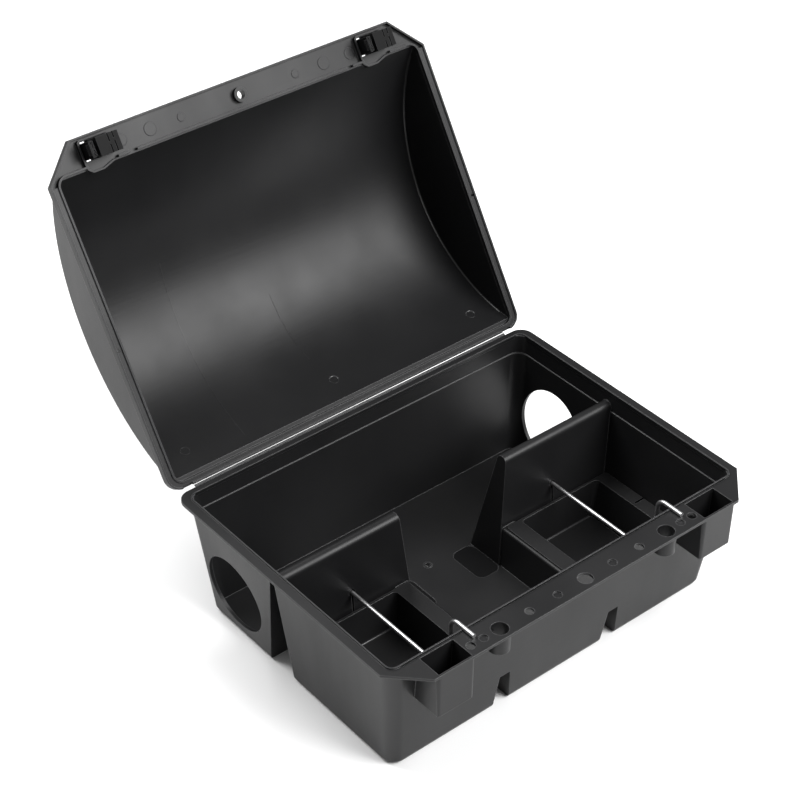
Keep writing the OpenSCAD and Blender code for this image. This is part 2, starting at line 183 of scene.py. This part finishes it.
# ---------------------------------------------------------------- small moulding marks, painted shade and painted highlights
def flat_patch(name, outline, place, mat, rides):
    """Thin skin, one face, laid a hair above a moulded surface."""
    mesh = bpy.data.meshes.new(name)
    mesh.from_pydata([place(u, v) for u, v in outline], [], [tuple(range(len(outline)))])
    mesh.materials.append(mat)
    obj = bpy.data.objects.new(name, mesh)
    bpy.context.collection.objects.link(obj)
    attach(obj, rides)
    return obj


def round_rect(x0, x1, y0, y1, r, steps=6):
    """Outline of a rectangle with round corners, anticlockwise."""
    left, right, near, far = x0 + r, x1 - r, y0 + r, y1 - r
    points = []
    for cx, cy, start in ((right, far, 0), (left, far, 90), (left, near, 180), (right, near, 270)):
        for k in range(steps + 1):
            turn = math.radians(start + 90 * k / steps)
            points.append((cx + r * math.cos(turn), cy + r * math.sin(turn)))
    return points


# darker, matt skin laid on the recess floors beside the folds: painted shade in the recesses
matt_painted_shade = moulded_plastic("matt_painted_shade", (0.0025, 0.0025, 0.0028), (0.004, 0.004, 0.0043),
                             0.5, 0.6, 0.5, 0.0002, 0.12)
# floor of the shallow recess beside each fold, above the underside of the tub
RECESS_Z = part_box("base_shell")[0].z + 0.00164
for side, name in ((1, "recess_shade_right"), (-1, "recess_shade_left")):
    flat_patch(name, round_rect(0.0192, 0.0384, 0.0052, 0.0378, 0.0058),
               lambda u, v, side=side: (side * u, v, RECESS_Z), matt_painted_shade, "tub")


def skin_of(node):
    """Search tree over a node's faces, read only, for laying marks on its surface."""
    mesh = frame["nodes"][node].data
    corners = [v.co.copy() for v in mesh.vertices]
    return BVHTree.FromPolygons(corners, [tuple(p.vertices) for p in mesh.polygons])


def strip(name, rows, mat, rides):
    """Open skin through rows of points, every row the same length."""
    wide = len(rows[0])
    faces = []
    for k in range(len(rows) - 1):
        for n in range(wide - 1):
            a = wide * k + n
            faces.append((a, a + 1, a + wide + 1, a + wide))
    mesh = bpy.data.meshes.new(name)
    mesh.from_pydata([tuple(v) for row in rows for v in row], [], faces)
    mesh.materials.append(mat)
    for face in mesh.polygons:
        face.use_smooth = True
    obj = bpy.data.objects.new(name, mesh)
    bpy.context.collection.objects.link(obj)
    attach(obj, rides)
    return obj


# how far a skin stands off the surface under it
HAIR = 0.00002

hinge = next(j for j in frame["record"]["behaviour"]["joints"] if j["name"] == "lid_hinge")
HINGE = Vector(hinge["pos_m"])
OPEN_ANGLE = math.radians(hinge["range_deg"][0])
lid_lo, lid_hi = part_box("lid_shell")
LID_MIDDLE, LID_WIDTH = (lid_lo.x + lid_hi.x) / 2, lid_hi.x - lid_lo.x
LID_SKIN = skin_of("lid_shell")


def opened(y, z):
    """Turns a direction given for the shut lid to where it points with the lid open."""
    c, n = math.cos(OPEN_ANGLE), math.sin(OPEN_ANGLE)
    return Vector((0, y * c - z * n, y * n + z * c))


# the vault is part of a round barrel whose axis lies in front of the hinge and below it
BARREL_AXIS = HINGE + opened(-0.1125, -0.078)


def spoke(turn):
    """Direction out from the barrel's axis, in degrees towards the hinge from the crown."""
    return opened(math.sin(math.radians(turn)), math.cos(math.radians(turn)))


def on_axis(x):
    return Vector((x, BARREL_AXIS.y, BARREL_AXIS.z))


def vault_radius(x, turn):
    """Distance from the barrel's axis to the inner skin of the lid."""
    return LID_SKIN.ray_cast(on_axis(x), spoke(turn))[3]


BARREL_R = vault_radius(LID_MIDDLE, 0)


def on_vault(x, turn, lift):
    """Point on the inner skin, lifted off it by lift."""
    return on_axis(x) + spoke(turn) * (vault_radius(x, turn) - lift)


def vault_line(name, path, width, height, mat):
    """Low ridge on the vault through points (x, turn)."""
    rows = []
    for k, (x, turn) in enumerate(path):
        x0, t0 = path[max(k - 1, 0)]
        x1, t1 = path[min(k + 1, len(path) - 1)]
        dx, dt = x1 - x0, math.radians(t1 - t0) * BARREL_R
        size = math.hypot(dx, dt)
        across = (-dt / size * width, math.degrees(dx / size * width / BARREL_R))
        rows.append([on_vault(x + side * across[0], turn + side * across[1], lift)
                     for side, lift in ((-1, HAIR), (0, height), (1, HAIR))])
    return strip(name, rows, mat, "lid")


def ring_path(x, turn, radius, start, end, steps=28):
    """Arc of a small circle on the vault, in degrees round its centre."""
    path = []
    for k in range(steps + 1):
        t = math.radians(start + (end - start) * k / steps)
        path.append((x + radius * math.cos(t), turn + math.degrees(radius * math.sin(t) / BARREL_R)))
    return path


# lighter, glossier plastic for painted highlights: the lit arc of each pin ring and the fillet along each
# tray's floor
painted_highlight_plastic = moulded_plastic("painted_highlight_plastic", (0.02, 0.02, 0.021), (0.05, 0.05, 0.052),
                               0.2, 0.32, 0.1, 0.0001, 0.5)
faint_plastic = moulded_plastic("faint_plastic", (0.006, 0.006, 0.0065), (0.012, 0.012, 0.0125),
                                0.3, 0.4, 0.1, 0.0001, 0.35)
# lighter, glossier plastic on the barrel fillets: painted highlight along the rounded edges
fillet_highlight_plastic = moulded_plastic("fillet_highlight_plastic", (0.012, 0.012, 0.0125), (0.02, 0.02, 0.0205),
                                 0.24, 0.34, 0.1, 0.0001, 0.5)

# ejector pins: one in the middle of the lid and one near each end, close to the hinge
PIN_TURN, PIN_R, PIN_SHARE = 44, 0.0033, 0.41
for share, name in ((0, "middle"), (PIN_SHARE, "right"), (-PIN_SHARE, "left")):
    x = LID_MIDDLE + share * LID_WIDTH
    vault_line("pin_ring_" + name, ring_path(x, PIN_TURN, PIN_R, 0, 360), 0.00035, 0.0002, faint_plastic)
    if share >= 0:
        # lit arc of the pin ring in a lighter colour: painted highlight
        crescent = ring_path(x, PIN_TURN, PIN_R, -150, 20)
        vault_line("pin_lit_crescent_" + name, crescent, 0.0005, 0.0005, painted_highlight_plastic)

# two drag marks running round the barrel
bowed, slanted = [], []
for k in range(13):
    bow = 0.016 + 0.0045 * math.sin(math.pi * k / 12)
    bowed.append((LID_MIDDLE - LID_WIDTH * bow, 10 + 2 * k))
    slanted.append((LID_MIDDLE - LID_WIDTH * (0.25 + 0.0018 * k), -12 + 5 * k))
vault_line("drag_mark", bowed, 0.0003, 0.00016, faint_plastic)
vault_line("drag_mark_faint", slanted, 0.0003, 0.00008, faint_plastic)

FILLET = 0.0012


def quarter(centre, start, end):
    """Points of a quarter circle round centre, from direction start to direction end."""
    row = []
    for degrees in range(0, 91, 15):
        t = math.radians(degrees)
        row.append(centre + (start * math.cos(t) + end * math.sin(t)) * (FILLET - HAIR))
    return row


# small fillet where the barrel meets each end wall, in a lighter colour: painted highlight along the edge
for side, name in ((1, "right"), (-1, "left")):
    outward = Vector((side, 0, 0))
    rows = []
    for turn in range(-48, 49, 3):
        inside = on_axis(LID_MIDDLE + side * 0.3 * LID_WIDTH) + spoke(turn) * (BARREL_R - FILLET)
        wall = LID_SKIN.ray_cast(inside, outward)[0]
        rows.append(quarter(wall - outward * FILLET, outward, spoke(turn)))
    strip("barrel_fillet_" + name, rows, fillet_highlight_plastic, "lid")

# small fillet where each tray's floor meets its back wall, in a lighter colour: painted highlight along the
# junction
DOWN, BACK, RIGHT = Vector((0, 0, -1)), Vector((0, 1, 0)), Vector((1, 0, 0))
for node, body in (("tray_right", "right_tray"), ("tray_left", "left_tray")):
    tray_lo, tray_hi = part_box(node)
    tray_skin = skin_of(node)
    start = (tray_lo + tray_hi) / 2
    start.z = tray_hi.z
    bottom = tray_skin.ray_cast(start, DOWN)[0] - DOWN * FILLET
    corner = tray_skin.ray_cast(bottom, BACK)[0] - BACK * FILLET
    left_end = tray_skin.ray_cast(corner, -RIGHT)[0].x
    right_end = tray_skin.ray_cast(corner, RIGHT)[0].x
    rows = []
    for k in range(13):
        x = left_end + (right_end - left_end) * k / 12
        rows.append(quarter(Vector((x, corner.y, corner.z)), DOWN, BACK))
    strip("floor_fillet_" + node, rows, painted_highlight_plastic, body)


# ---------------------------------------------------------------- studio
def plane(name, half, height):
    mesh = bpy.data.meshes.new(name)
    corners = [(-half, -half, height), (half, -half, height), (half, half, height), (-half, half, height)]
    mesh.from_pydata(corners, [], [(0, 1, 2, 3)])
    obj = bpy.data.objects.new(name, mesh)
    bpy.context.collection.objects.link(obj)
    return obj


floor = plane("studio_floor", 12, rest_lo.z - 0.0003)
floor_mat, _, floor_skin = new_material("studio_floor")
floor_skin.inputs["Base Color"].default_value = (0.96, 0.96, 0.96, 1)
floor_skin.inputs["Roughness"].default_value = 0.7
floor_skin.inputs["Specular IOR Level"].default_value = 0.2
floor.data.materials.append(floor_mat)

world = bpy.data.worlds.new("studio")
bpy.context.scene.world = world
world.use_nodes = True
sky = world.node_tree.nodes["Background"]
sky.inputs["Color"].default_value = (1, 1, 1, 1)
sky.inputs["Strength"].default_value = 0.28

middle = (rest_lo + rest_hi) / 2


def softbox(name, azimuth, elevation, distance, width, height, power, spread):
    """Area light round the object: azimuth 0 is in front (-Y), 90 is to the right (+X)."""
    a, e = math.radians(azimuth), math.radians(elevation)
    data = bpy.data.lights.new(name, "AREA")
    data.shape = "ELLIPSE"
    data.size, data.size_y, data.energy = width, height, power
    data.spread = math.radians(spread)
    obj = bpy.data.objects.new(name, data)
    bpy.context.collection.objects.link(obj)
    towards = Vector((math.sin(a) * math.cos(e), -math.cos(a) * math.cos(e), math.sin(e)))
    obj.location = middle + distance * towards
    obj.rotation_euler = (middle - obj.location).to_track_quat("-Z", "Y").to_euler()


softbox("key", 31, 42, 1.5, 1.3, 1.1, 11.5, 100)
softbox("fill", -165, 50, 1.8, 1.6, 1.6, 22, 120)

# ---------------------------------------------------------------- camera
AZIMUTH, ELEVATION = -39.08, 39.91
cam_data = bpy.data.cameras.new("camera")
cam = bpy.data.objects.new("camera", cam_data)
bpy.context.collection.objects.link(cam)
a, e = math.radians(AZIMUTH), math.radians(ELEVATION)
cam.rotation_euler = (math.pi / 2 - e, 0, a)
cam_data.sensor_width = 36
cam_data.lens = 89.14
cam_data.shift_x, cam_data.shift_y = 0.0359, 0.1179
cam.location = Vector((-0.6855, -0.7411, 0.9356))
bpy.context.scene.camera = cam
bpy.context.scene.view_settings.view_transform = "Standard"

Instruction
From the first line of the data through the line with "return points", quote each line exactly and add nothing else.

Exercise result
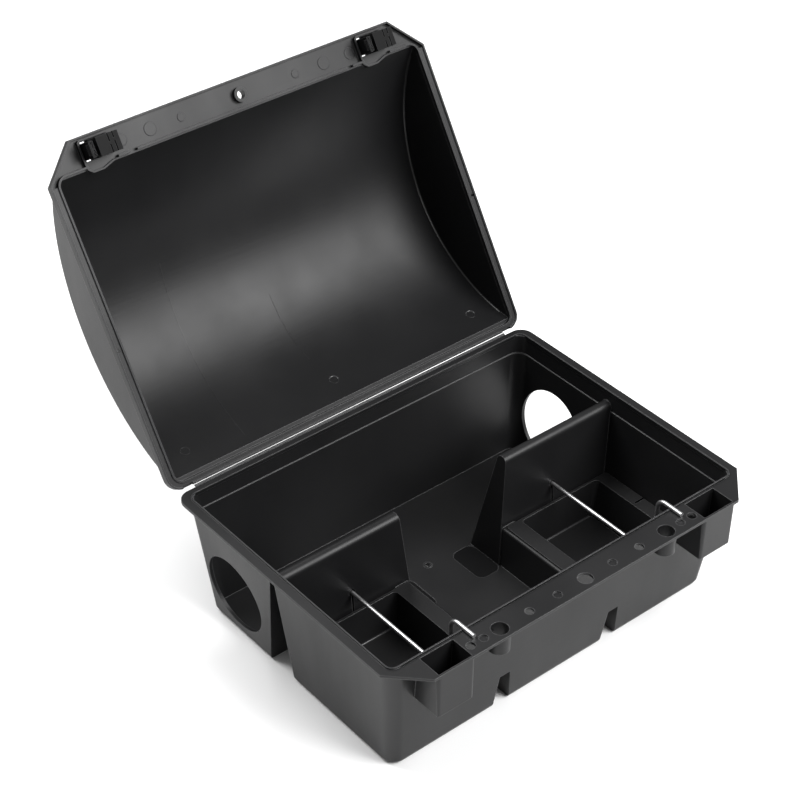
Keep writing the OpenSCAD and Blender code for this image. This is part 2, starting at line 183 of scene.py. This part finishes it.
# ---------------------------------------------------------------- small moulding marks, painted shade and painted highlights
def flat_patch(name, outline, place, mat, rides):
    """Thin skin, one face, laid a hair above a moulded surface."""
    mesh = bpy.data.meshes.new(name)
    mesh.from_pydata([place(u, v) for u, v in outline], [], [tuple(range(len(outline)))])
    mesh.materials.append(mat)
    obj = bpy.data.objects.new(name, mesh)
    bpy.context.collection.objects.link(obj)
    attach(obj, rides)
    return obj


def round_rect(x0, x1, y0, y1, r, steps=6):
    """Outline of a rectangle with round corners, anticlockwise."""
    left, right, near, far = x0 + r, x1 - r, y0 + r, y1 - r
    points = []
    for cx, cy, start in ((right, far, 0), (left, far, 90), (left, near, 180), (right, near, 270)):
        for k in range(steps + 1):
            turn = math.radians(start + 90 * k / steps)
            points.append((cx + r * math.cos(turn), cy + r * math.sin(turn)))
    return points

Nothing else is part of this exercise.